We have rented a place in Abu Dhabi for a year, however maintenance is non- existent. We often have broken AC and no water in the whole villa. We have had no hot water for two months and a main gate that is broken which has not been fixed for four months. I have been trying to call the landlord to fix it, yet nothing has been done and they do not seem to care. So I want to know if these maintenance issues are a breach of contract and if I can leave before the contract expires. Payments on my contract are split into two and the second one should happen by the end of this month. Living here in winter without hot water is tough, but I do not know what else to do other than moving out. ER, Abu Dhabi

It really saddens me to read stories like yours. Now I know that most landlords are good abiding citizens, but there do appear to be a few individuals who believe it is OK to shirk their responsibilities to their tenants when things go wrong.

A rental contract is between two persons, a landlord and tenant; both these individuals sign up to uphold the law and fulfil their respective responsibilities. In your case either you have a landlord who doesn’t care about his property at all or is not concerned about your welfare. The tenant’s right to enjoy the property is a fundamental principle of any rental contract, but this can be eradicated by the behaviour of some landlords.

My question to landlords would be, if they lived in the property and certain things needed repair or maintenance, would they continue to live there without doing anything about it? I’m sure they would fix it straight away. Why, therefore, do they think that it is OK to go missing or not return calls when asked to help? It’s about time these rogue landlords were taught a lesson that to be a landlord requires responsibility. They have to maintain the property for the short-term benefit of the tenant who, after all, is paying the rent and the long-term benefit of the landlord himself.

You have two choices: either you do leave, in which case you have to give 60 days’ notice to vacate but you cannot leave until the end of your agreement (unless agreed by the landlord) or you conduct the repairs yourself, then deduct the cost from the next rental amount. But I must make it clear that to do so would require approval from the rent committee first (Article 8 of the tenancy law).

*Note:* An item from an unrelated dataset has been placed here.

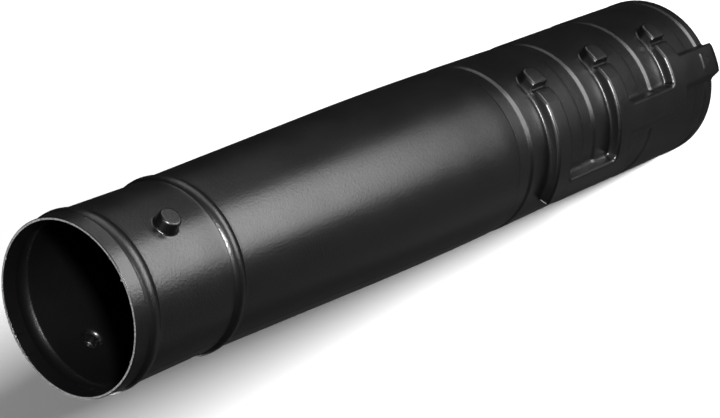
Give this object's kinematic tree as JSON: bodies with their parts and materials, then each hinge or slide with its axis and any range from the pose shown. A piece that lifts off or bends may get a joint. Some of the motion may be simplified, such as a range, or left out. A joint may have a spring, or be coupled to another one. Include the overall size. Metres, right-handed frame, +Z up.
{
  "type": "leaf blower nozzle tube",
  "caption": "Thin-walled conical blower tube with beads and locking pins at the outlet and a stepped bayonet channel on each side of its ringed socket.",
  "frame": {"origin": "centre of the socket mouth, on the tube's axis", "axes": "+Z up along the tube's axis from the socket mouth to the outlet rim; the side that the picture shows faces +X and -Y, and the locking pins and pocket ends lie 36.4 degrees from +X towards -Y"},
  "size_m": [0.0772, 0.0866, 0.3935],
  "materials": {
    "tube_plastic": "satin"
  },
  "bodies": {
    "root": {"nozzle_tube": "tube_plastic"}
  },
  "joints": []
}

I just received a legal notice from my landlord (stamped by Dubai Courts, Notary Public) to vacate my villa within 12 months. The reason mentioned in the notice is “maintenance for the villa and design of a new form of the villa”. I seriously doubt he wants to carry out works – the villa is less than 10 years old and we had some disputes over maintenance during the year. I think he simply wants to get rid of me. Can I ask for some sort of evidence/plan of works approved by the municipality before I vacate? And after I vacate, if he rents out the villa right away can I ask for compensation? MR, Dubai

Your landlord is entitled to seek eviction from you for reasons of renovation or comprehensive maintenance, to add new constructions or to demolish the property for reconstruction as these changes cannot be executed while you are occupying the property. He would, however, need to obtain necessary licences or technical reports issued by Dubai Municipality or accredited by it. It would therefore be right for you to ask to see these licences or permissions from the DM to prove his correct intentions.

If you subsequently find out he has relet the property after you have vacated, Law 33 of 2007 Article 26 only mentions that a property cannot be relet for a period of at least two years if the landlord recovered the property for his own use or use of his first degree next of kin. The law is therefore silent for the reason he has given. The rental committee may regard this action of future letting of the villa, after evicting you for reasons renovation/rebuilding, as going against the spirit of the law. I do, however, wish to stress that each case is decided on a case-by-case basis.